Discussion in 'Politics' started by Mav88, Nov 11, 2008.

  1. Mav88

    Mav88

    I still can't believe it, how the democrats managed to fuck up this housing market and then blame republicans and capitalism. They are far better actors and politicians than conservatives. To demos, all that matters is power and the ends justify the means.

    Some lib in here, I can't remember who, actually thought subprime mortagages were not a cause in this mess, and freddie and fannie were minor players. That somehow, CDS were invented out of vacuum so that wall street would lend to people with bad credit out of the goodness of their heart, or greed of their wallet. unbelieveable

    Nice gameplan libs, browbeat the banking industry to lend money to your constituents, then actually blame the republicans and capitalism when it blows up. It 's also the same gameplan for entitlements, set up a ponzi scheme and get gov't cash to your people by claiming moral high ground, as it blows up you will kick and scream about greedy conservatives not paying their fair share. You have won, you have bought enough of the population to guarantee your success and our slide into the dull gray world of socialism. Congratulations. That was simply brilliant busing in drunken, homeless morons to the polls, and also locking in wall street at the same time. Also now that you will legalize tens of millions of uneducated mexicans, you have certain lock on future power. You also have certainly sealed the end of america as we know it.

    In the end, it is a cultural problem. People bought the idea that gov't should take care of them, even non-americans. People thought they were entitled to far more than they could produce, coutesy of left politicians telling them so.

    One more blast from the past, take a look at the workings of our new dear leaders. Get used to bowing to the new obama left, Che Guevara flags and all. Remember that Che was Castro's executioner- ends justify the means.

    Article from 2002: http://www.usatoday.com/money/covers/2002-05-21-fannie-mae.htm

    In 2002 the criticisms were mounting, fannie and freddie were involved in over 40% of all US mortgages, and therefore almost all the subprimes.

    ...A partial list of critics: Federal Reserve Board Chairman Alan Greenspan; activist Ralph Nader; investor Warren Buffett; FM Watch, a group of financial services companies; and assorted free-market think tanks. Throw in the editorial page of The Wall Street Journal, which recently compared the firms' risk hedges with those of fallen energy giant Enron, and it becomes clear that good works and image-building advertising might not save Fannie and Freddie from the boiling pot....

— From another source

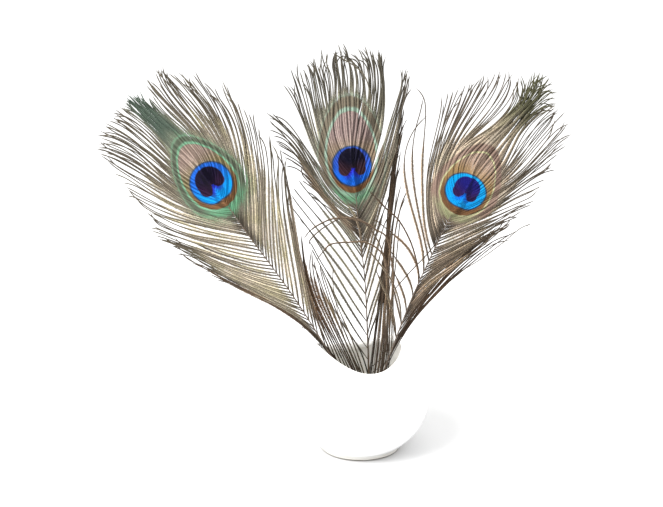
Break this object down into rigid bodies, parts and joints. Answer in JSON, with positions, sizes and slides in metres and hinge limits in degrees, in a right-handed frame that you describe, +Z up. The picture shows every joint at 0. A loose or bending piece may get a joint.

    In February, The Wall Street Journal's editorial page looked askance at the companies' use of derivatives in managing their combined multitrillion-dollar debt. "The more we've looked," said the editorial, "the more they look like poorly run hedge funds: lots of leverage and snarkily hedged risk. The word Enron ring any bells?"...


    Nader stands as the lone lefty sounding the alarm. Buffet is curious, he wanted controls then but now sides with Obama- guess he is just trying to stay off Che's execution list. Notice how freemarket think tanks are wary, as well as the Wall Street Journal which was warning of precisely what has come to pass...

    Step 2: The secondary mortgage market. The lender resells the mortgage to Fannie Mae or Freddie Mac, freeing capital so that the lender can make more mortgage loans.

    Step 3: Packaging. Fannie Mae and Freddie Mac package a group of mortgages as mortgage-backed securities and sell them to investors, who want the interest. Or they buy and hold the mortgages originated by lenders.


    So fannie and freddie found ways to put earrings on a pig they were chartered to buy, subprimes. Conservatives and free market types saw through the scheme, but guess who blocked the attempts to stop the obvious time bomb, you got it- the very folks now taking power and gonna 'fix this mess'. We are so fucked in the ass...

    Baker, the Louisiana (republican) congressman, says SEC reporting and long-term financial stability will be probed at his hearing next month. Baker's preference is to set Fannie and Freddie loose from their charters to compete on an equal basis with other financial companies. That, he acknowledges, is too ambitious to accomplish any time soon.

    For now, he says, he'll settle for more effective government controls.

    Democrats who control the Senate are sympathetic to Fannie and Freddie, and likely to block any changes that Baker is able to push through the Republican-controlled House.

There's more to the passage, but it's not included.